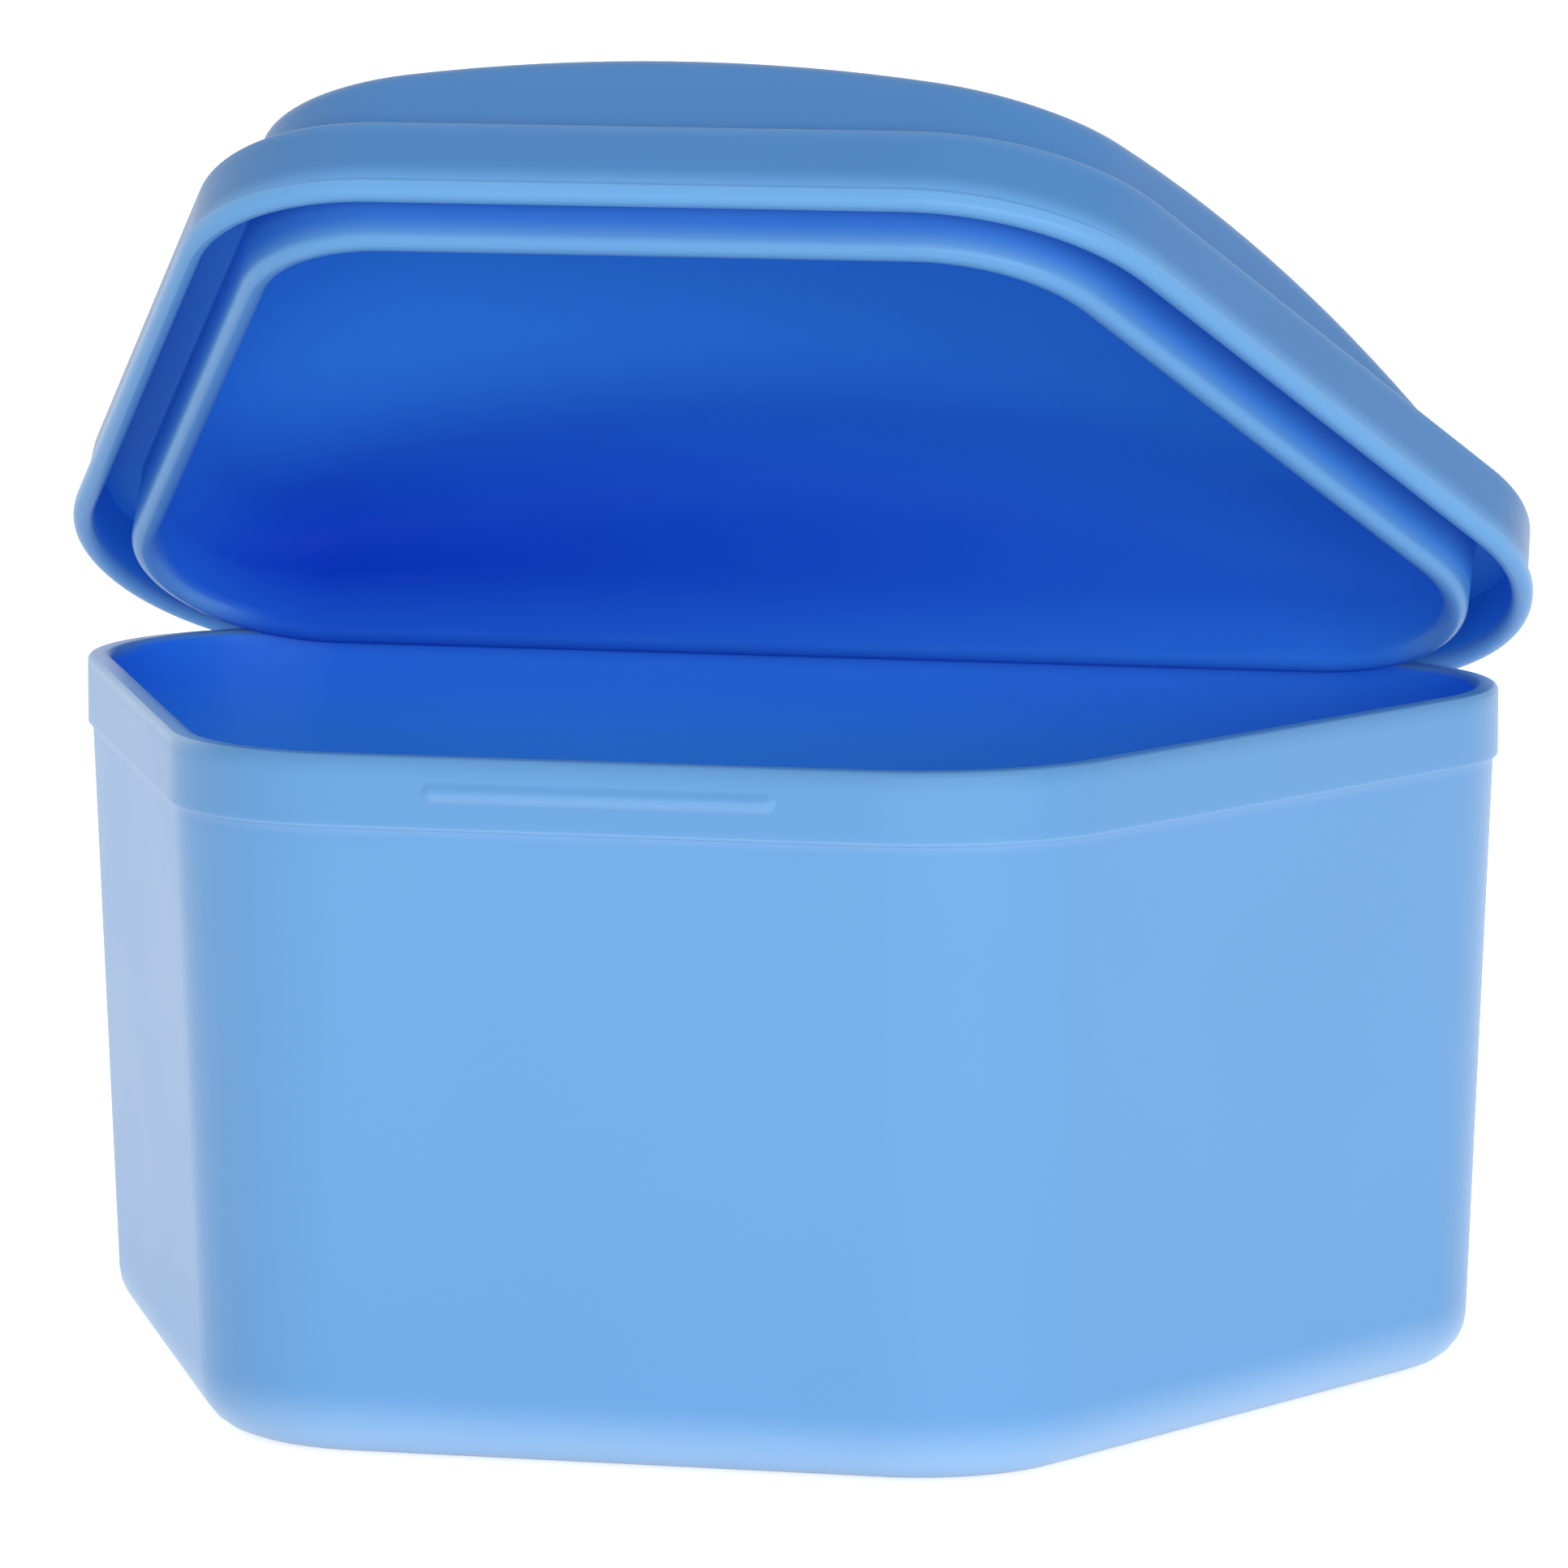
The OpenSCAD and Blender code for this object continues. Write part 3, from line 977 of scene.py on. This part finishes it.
class DENTURE_CASE_OT_lid(bpy.types.Operator):
    """Lid with its skirt, ledge, inner rib and domed crown"""

    bl_idname = "denture_case.lid"
    bl_label = "Lid"

    def execute(self, context):
        case = context.scene.denture_case
        tub, lid = case.tub, case.lid
        mouth = mouth_height(case)
        groove = tub.height + lid.rim_gap
        ledge = groove + lid.ledge
        skirt_out = lid.skirt_gap + lid.skirt
        lip_out = lid.skirt_gap + lid.lip
        rib_out = -tub.wall - lid.rib_gap
        rib_in = rib_out - lid.rib
        rib_z = mouth - lid.rib_drop
        foot_z = groove + lid.ledge / 2
        slope = math.tan(lid.dome_draft)
        ball_z = ledge + lid.dome_rise - lid.crown_radius

        def ball(radius):
            """Height of the crown of a radius over a spot in plan."""

            def height(x, y):
                flat = x * x + (y - lid.crown_back) ** 2
                return ball_z + math.sqrt(radius * radius - flat)

            return height

        def crown_edge(sample, start, radius, rounding, base):
            """Soft corner where a leaning wall meets the crown, from the wall inwards.

            At the back corners, where the crown comes down to the base, it is smaller.
            """
            height = ball(radius)
            z = ledge + lid.dome_rise / 2
            for _round in range(BEND_ROUNDS):
                x, y, _z = place(sample, start - (z - foot_z) * slope, 0)
                z = height(x, y)
            offset = start - (z - foot_z) * slope
            rounding = min(rounding, BEND_SHARE * (z - base))
            low = place(sample, min(start, offset + rounding * slope), z - rounding)
            corner = place(sample, offset, z)
            x, y, _z = place(sample, offset - rounding, 0)
            return bend_between(low, corner, Vector((x, y, height(x, y))))

        lip_middle = lid.skirt_gap + lid.lip / 2
        inner = fine_path(
            [
                (rib_in, foot_z, 0),
                (rib_in, rib_z, lid.rib * FULL_ROUND),
                (rib_out, rib_z, lid.rib * FULL_ROUND),
                (rib_out, groove, lid.edge_round),
                (lid.skirt_gap, groove, lid.edge_round),
                (lid.skirt_gap, mouth, lid.lip * FULL_ROUND),
                (lip_middle, mouth, 0),
            ]
        )
        dome_foot = -lid.dome_inset - (ledge - foot_z) * slope
        outer = fine_path(
            [
                (lip_middle, mouth, 0),
                (lip_out, mouth, lid.lip * FULL_ROUND),
                (lip_out, mouth + lid.lip_height - lid.lip / 4, lid.edge_round),
                (skirt_out + lid.flare, mouth + lid.lip_height, lid.edge_round),
                (skirt_out, ledge, lid.ledge_round),
                (dome_foot, ledge, lid.edge_round),
                (dome_foot - DOME_START * slope, ledge + DOME_START, 0),
            ]
        )[1:]

        def darkness(point):
            """Painted shade inside the lid, which grows to the back."""
            return ramp(point.y - DARK_SLANT * point.x, *DARK_BACK)

        def painted_light_of(sample, column, under, over):
            """Painted light down a column: painted deep shade inside, and painted light
            at the end of rib and lip.
            """
            # Along the back the end of the rib lies in the shade
            shade = share_in(sample[1], BACK)
            # Painted light on the rib's end reaches less high at the back corners, and
            # the groove gets painted shade at the front
            pale = RIB_WALL[1] - CORNER_LOSS * share_in(sample[1], BACK_CORNERS)
            groove_dark = GROOVE_DARK * share_in(sample[1], GROOVE_FRONT)
            look_and_painted_light = [(1, 1, darkness(point), 0) for point in column[:under]]
            for (offset, z), point in zip(inner, column[under:]):
                # Painted light on the lip's inner face, painted deep shade in the
                # groove, and on the rib painted light at its end under painted deep
                # shade
                if offset > lid.skirt_gap - lid.edge_round:
                    look_and_painted_light.append((fade(z, mouth, LIP_INSIDE), 1, 0, 0))
                elif offset > rib_out - lid.edge_round:
                    deep = GROOVE_DEEP * fade(z, rib_z, GROOVE_WALL)
                    look_and_painted_light.append((deep, 1, groove_dark, 0))
                else:
                    deep = max(shade, fade(z, rib_z, (RIB_WALL[0], pale)))
                    less = RIB_LESS_DARK * ramp(z, foot_z, rib_z)
                    look_and_painted_light.append((deep, 1, darkness(point) * (1 - less), 0))
            # Painted highlight on the ledge's edge, painted glow at the foot of the
            # dome, and painted light on the lip
            for offset, z in outer:
                if offset > skirt_out - 2 * lid.ledge_round:
                    line = LEDGE_LINE * fade(z, ledge, LEDGE_EDGE)
                else:
                    line = DOME_LINE * fade(z, ledge, DOME_FOOT)
                look_and_painted_light.append((0, fade(z, mouth, LIP_TINT), 0, line))
            return look_and_painted_light + [PLAIN] * over

        inner_radius = lid.crown_radius - lid.crown
        middle = Vector((0, lid.crown_back))
        columns = []
        painted_masks = []
        for sample in outline(case.plan):
            ceiling = crown_edge(
                sample, rib_in, inner_radius, lid.ceiling_round, rib_z + RIB_ROOT
            )
            top = crown_edge(
                sample, -lid.dome_inset, lid.crown_radius, lid.crown_round, ledge
            )
            inside = rings_to_middle(ceiling[-1].to_2d(), middle, ball(inner_radius))
            outside = rings_to_middle(top[-1].to_2d(), middle, ball(lid.crown_radius))
            # Neither wall of the dome runs past the start of its rounding
            wall = []
            for offset, z in inner:
                deepest = ceiling[0].z if offset < rib_in + lid.rib / 2 else groove
                wall.append(place(sample, offset, min(z, deepest)))
            wall += [place(sample, offset, min(z, top[0].z)) for offset, z in outer]
            columns.append(inside[::-1] + ceiling[::-1] + wall + top + outside)
            under = len(inside) + len(ceiling)
            over = len(top) + len(outside)
            painted_masks.append(painted_light_of(sample, columns[-1], under, over))
        mesh = skin(
            columns,
            Vector((0, lid.crown_back, ball_z + inner_radius)),
            Vector((0, lid.crown_back, ball_z + lid.crown_radius)),
            painted_masks,
        )
        add_lid_piece("lid_shell", mesh, case)
        return {"FINISHED"}


class DENTURE_CASE_OT_lid_knuckle(bpy.types.Operator):
    """Long knuckle on a web behind the skirt of the lid"""

    bl_idname = "denture_case.lid_knuckle"
    bl_label = "Lid knuckle"

    def execute(self, context):
        case = context.scene.denture_case
        hinge, lid = case.hinge, case.lid
        axis = hinge_axis(case)
        web = case.plan.depth / 2 + lid.skirt_gap + lid.skirt - SINK
        top = axis.y + hinge.knuckle * math.sin(LID_KNUCKLE_ARC[0])
        contour = [Vector((web, top))]
        contour += circle_path(axis, hinge.knuckle, *LID_KNUCKLE_ARC)
        contour.append(Vector((web, mouth_height(case) + lid.lip / 2)))
        hole = circle_path(axis, hinge.pin + hinge.play)
        half = hinge.lid_knuckle / 2
        mesh = slab_between("knuckle", contour, hole, -half, half, hinge.edge_round)
        add_lid_piece("lid_knuckle", mesh, case)
        return {"FINISHED"}


class DENTURE_CASE_OT_hinge_pin(bpy.types.Operator):
    """Pin with rounded ends"""

    bl_idname = "denture_case.hinge_pin"
    bl_label = "Hinge pin"

    def execute(self, context):
        case = context.scene.denture_case
        hinge = case.hinge
        axis = hinge_axis(case)
        half = hinge.lid_knuckle / 2 + hinge.gap + hinge.tub_knuckle - hinge.inset
        end = round_path(
            [
                (half - PIN_END, hinge.pin, 0),
                (half, hinge.pin, hinge.pin * PIN_ROUND),
                (half, hinge.pin * PIN_FLAT, 0),
            ]
        )
        rows = [(-x, radius) for x, radius in reversed(end)]
        rows += [(x, radius) for x, radius in end]
        columns = []
        for step in range(ROUND_STEPS):
            out = heading(2 * math.pi * step / ROUND_STEPS)
            spots = [(x, axis + radius * out) for x, radius in rows]
            columns.append([Vector((x, spot.x, spot.y)) for x, spot in spots])
        mesh = skin(columns, Vector((-half, *axis)), Vector((half, *axis)))
        materials = pin_plastic(case)
        add_piece("hinge_rod", mesh, "tub_body", "hinge_pin", materials)
        return {"FINISHED"}


def seen_rays(tree):
    """1 for the rays that show the background: from the camera, mirrors and glass."""
    rays = node(tree, "ShaderNodeLightPath").outputs
    seen = maths(tree, "MAXIMUM", rays["Is Camera Ray"], rays["Is Glossy Ray"])
    return maths(tree, "MAXIMUM", seen, rays["Is Transmission Ray"])


class DENTURE_CASE_OT_stage(bpy.types.Operator):
    """Pale floor, soft light and camera"""

    bl_idname = "denture_case.stage"
    bl_label = "Stage"

    def execute(self, context):
        stage = context.scene.denture_case.stage
        self.add_floor(stage)
        self.add_surround(context.scene, stage)
        self.add_light(context.scene)
        self.add_camera(context.scene, stage)
        context.scene.view_settings.view_transform = "Standard"
        return {"FINISHED"}

    def add_floor(self, stage):
        mesh = bpy.data.meshes.new("floor")
        half = FLOOR_HALF
        mesh.from_pydata(
            [(-half, -half, 0), (half, -half, 0), (half, half, 0), (-half, half, 0)],
            [],
            [(0, 1, 2, 3)],
        )
        floor = bpy.data.objects.new("floor", mesh)
        floor.location.z = -FLOOR_DROP
        bpy.context.scene.collection.objects.link(floor)
        material = bpy.data.materials.new("pale floor")
        material.use_nodes = True
        tree = material.node_tree
        shader = tree.nodes["Principled BSDF"]
        shader.inputs["Base Color"].default_value = (*stage.floor_colour, 1)
        shader.inputs["Roughness"].default_value = FLOOR_ROUGHNESS
        shader.inputs["Specular IOR Level"].default_value = 0
        # What the camera sees of the floor is lifted to white, and the shadow stays
        lift = node(tree, "ShaderNodeEmission")
        lift.inputs["Color"].default_value = (1, 1, 1, 1)
        lift.inputs["Strength"].default_value = stage.lift
        dark = node(tree, "ShaderNodeEmission")
        dark.inputs["Strength"].default_value = 0
        choose = node(tree, "ShaderNodeMixShader")
        both = node(tree, "ShaderNodeAddShader")
        tree.links.new(seen_rays(tree), choose.inputs[0])
        tree.links.new(dark.outputs[0], choose.inputs[1])
        tree.links.new(lift.outputs[0], choose.inputs[2])
        tree.links.new(shader.outputs[0], both.inputs[0])
        tree.links.new(choose.outputs[0], both.inputs[1])
        tree.links.new(both.outputs[0], tree.nodes["Material Output"].inputs["Surface"])
        material.cycles.emission_sampling = "NONE"
        mesh.materials.append(material)

    def add_surround(self, scene, stage):
        world = bpy.data.worlds.new("surround")
        world.use_nodes = True
        tree = world.node_tree
        background = tree.nodes["Background"]
        background.inputs["Color"].default_value = (1, 1, 1, 1)
        # What is seen of the room, and mirrored, is white
        missing = maths(tree, "MULTIPLY", seen_rays(tree), 1 - stage.surround)
        level = maths(tree, "ADD", stage.surround, missing)
        tree.links.new(level, background.inputs["Strength"])
        world.cycles.sampling_method = "NONE"
        scene.world = world

    def add_light(self, scene):
        lamp = bpy.data.lights.new("front light", "AREA")
        lamp.shape = "RECTANGLE"
        lamp.size, lamp.size_y = LAMP_SIZE
        lamp.energy = LAMP_POWER
        holder = bpy.data.objects.new("front light", lamp)
        holder.location = LAMP_PLACE
        aim = Vector(LAMP_TARGET) - Vector(LAMP_PLACE)
        holder.rotation_euler = aim.to_track_quat("-Z", "Y").to_euler()
        scene.collection.objects.link(holder)

    def add_camera(self, scene, stage):
        lens = bpy.data.cameras.new("camera")
        lens.lens = stage.lens
        lens.sensor_width = SENSOR_WIDTH
        lens.clip_end = SIGHT
        camera = bpy.data.objects.new("camera", lens)
        camera.location = CAMERA_PLACE
        camera.rotation_euler = (math.pi / 2 - CAMERA_DOWN, 0, CAMERA_TURN)
        scene.collection.objects.link(camera)
        scene.camera = camera


PIECES = (
    DENTURE_CASE_OT_tub,
    DENTURE_CASE_OT_latch_bead,
    DENTURE_CASE_OT_tub_brackets,
    DENTURE_CASE_OT_lid,
    DENTURE_CASE_OT_lid_knuckle,
    DENTURE_CASE_OT_hinge_pin,
    DENTURE_CASE_OT_stage,
)


class DENTURE_CASE_PT_pieces(bpy.types.Panel):
    """Buttons for the pieces of the case"""

    bl_idname = "DENTURE_CASE_PT_pieces"
    bl_label = "Denture Case"
    bl_space_type = "VIEW_3D"
    bl_region_type = "UI"
    bl_category = "Denture Case"

    def draw(self, context):
        case = context.scene.denture_case
        column = self.layout.column(align=True)
        for piece in PIECES:
            column.operator(piece.bl_idname)
        for part in ("plan", "tub", "lid", "hinge", "look_and_painted_light", "stage"):
            box = self.layout.box()
            box.label(text=part.capitalize())
            sizes = getattr(case, part)
            for name in sizes.__annotations__:
                box.prop(sizes, name)


CLASSES = (
    CasePlanSizes,
    CaseTubSizes,
    CaseLidSizes,
    CaseHingeSizes,
    CaseFinish,
    CaseStage,
    CaseSettings,
    *PIECES,
    DENTURE_CASE_PT_pieces,
)


def register():
    for kind in CLASSES:
        bpy.utils.register_class(kind)
    bpy.types.Scene.denture_case = PointerProperty(type=CaseSettings)


def unregister():
    del bpy.types.Scene.denture_case
    for kind in reversed(CLASSES):
        bpy.utils.unregister_class(kind)


def main():
    """Builds the pieces and the stage."""
    register()
    bpy.ops.denture_case.tub()
    bpy.ops.denture_case.latch_bead()
    bpy.ops.denture_case.tub_brackets()
    bpy.ops.denture_case.lid()
    bpy.ops.denture_case.lid_knuckle()
    bpy.ops.denture_case.hinge_pin()
    bpy.ops.denture_case.stage()
    bpy.context.view_layer.update()


if __name__ == "__main__":
    main()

**INSTRUCTION**
Write down again the exact lines running from the beginning of the data to the line containing "the wall inwards.", with both ends included.

**SOLUTION FOR THIS TASK**
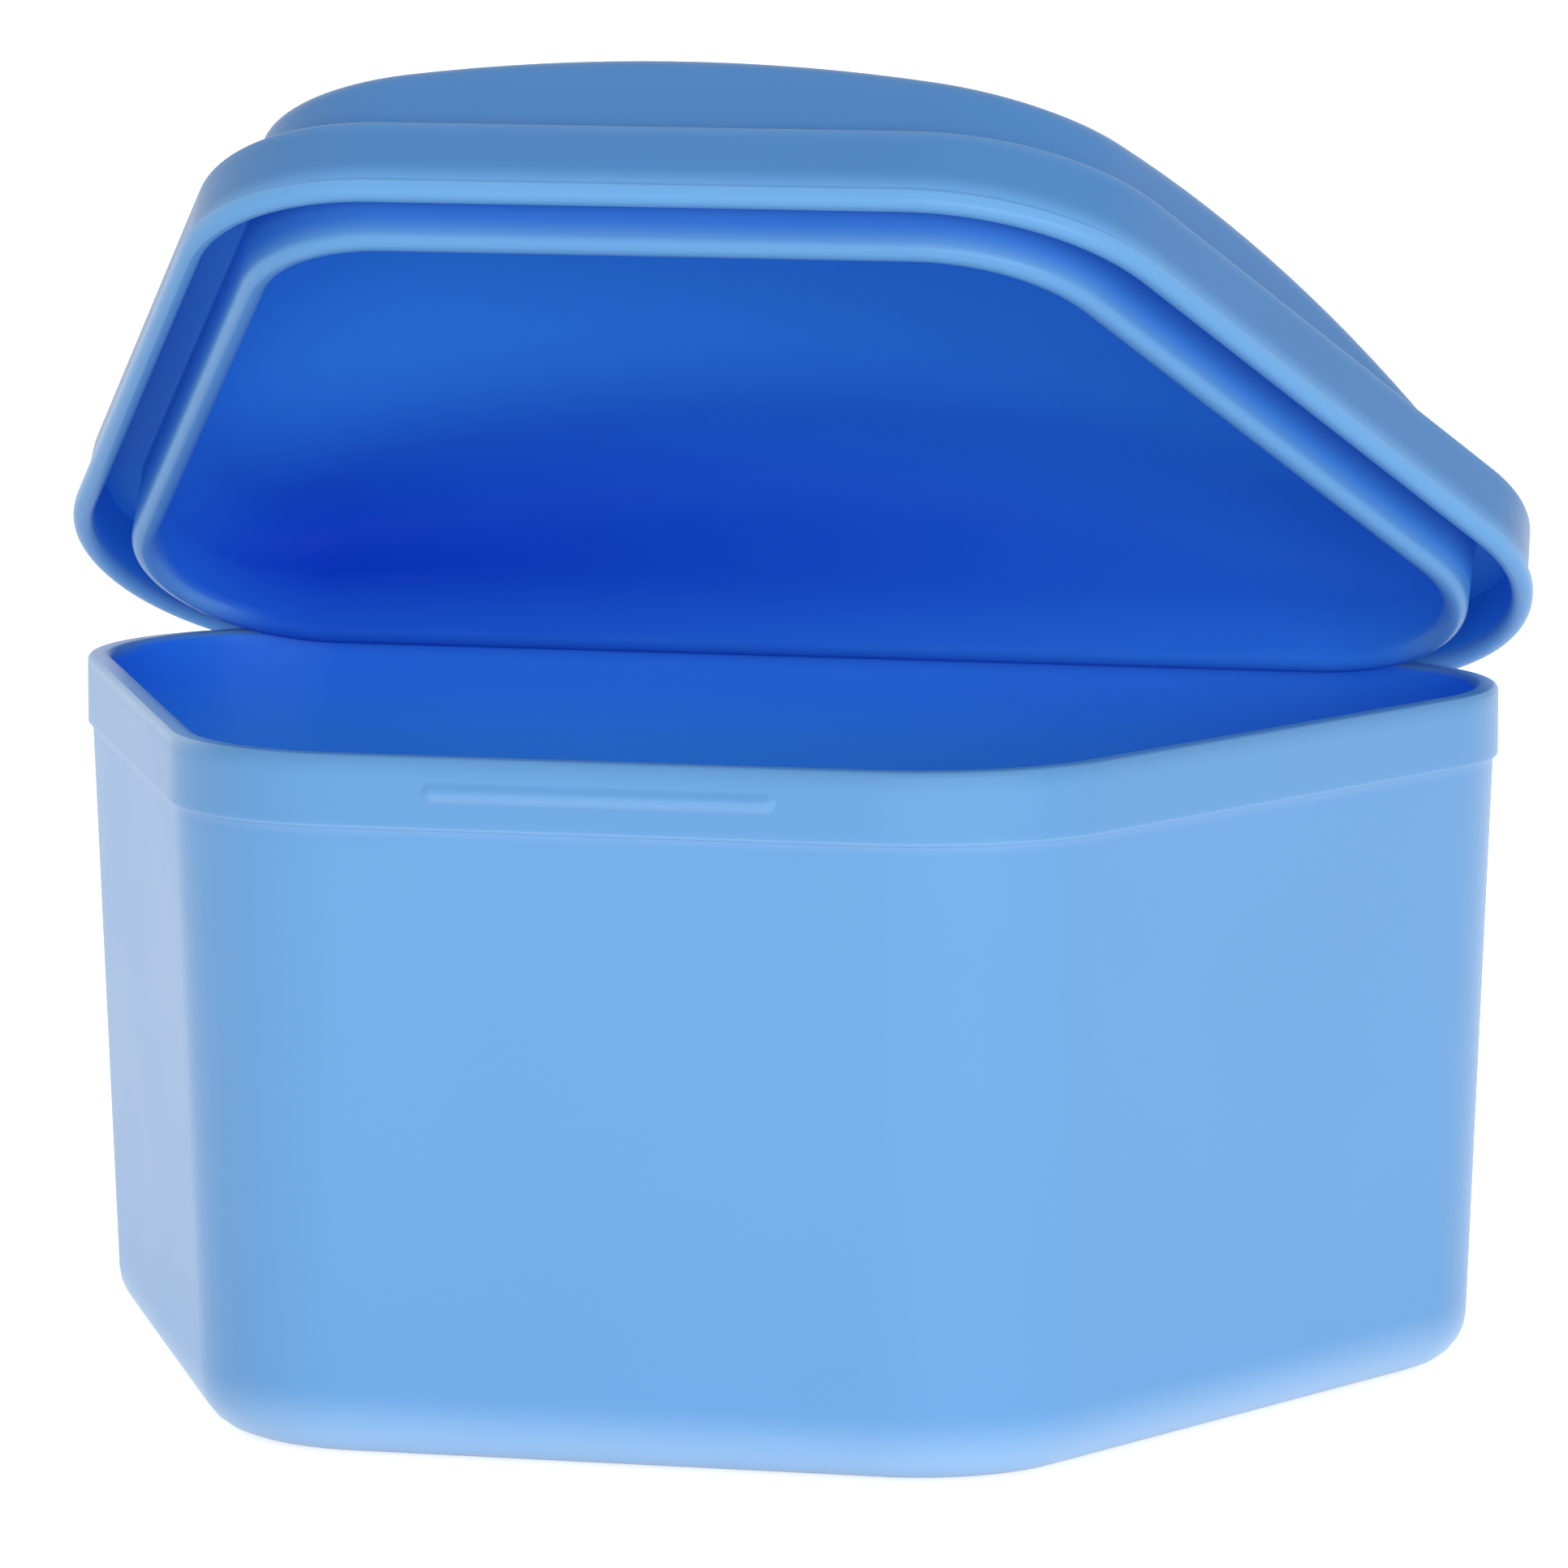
The OpenSCAD and Blender code for this object continues. Write part 3, from line 977 of scene.py on. This part finishes it.
class DENTURE_CASE_OT_lid(bpy.types.Operator):
    """Lid with its skirt, ledge, inner rib and domed crown"""

    bl_idname = "denture_case.lid"
    bl_label = "Lid"

    def execute(self, context):
        case = context.scene.denture_case
        tub, lid = case.tub, case.lid
        mouth = mouth_height(case)
        groove = tub.height + lid.rim_gap
        ledge = groove + lid.ledge
        skirt_out = lid.skirt_gap + lid.skirt
        lip_out = lid.skirt_gap + lid.lip
        rib_out = -tub.wall - lid.rib_gap
        rib_in = rib_out - lid.rib
        rib_z = mouth - lid.rib_drop
        foot_z = groove + lid.ledge / 2
        slope = math.tan(lid.dome_draft)
        ball_z = ledge + lid.dome_rise - lid.crown_radius

        def ball(radius):
            """Height of the crown of a radius over a spot in plan."""

            def height(x, y):
                flat = x * x + (y - lid.crown_back) ** 2
                return ball_z + math.sqrt(radius * radius - flat)

            return height

        def crown_edge(sample, start, radius, rounding, base):
            """Soft corner where a leaning wall meets the crown, from the wall inwards.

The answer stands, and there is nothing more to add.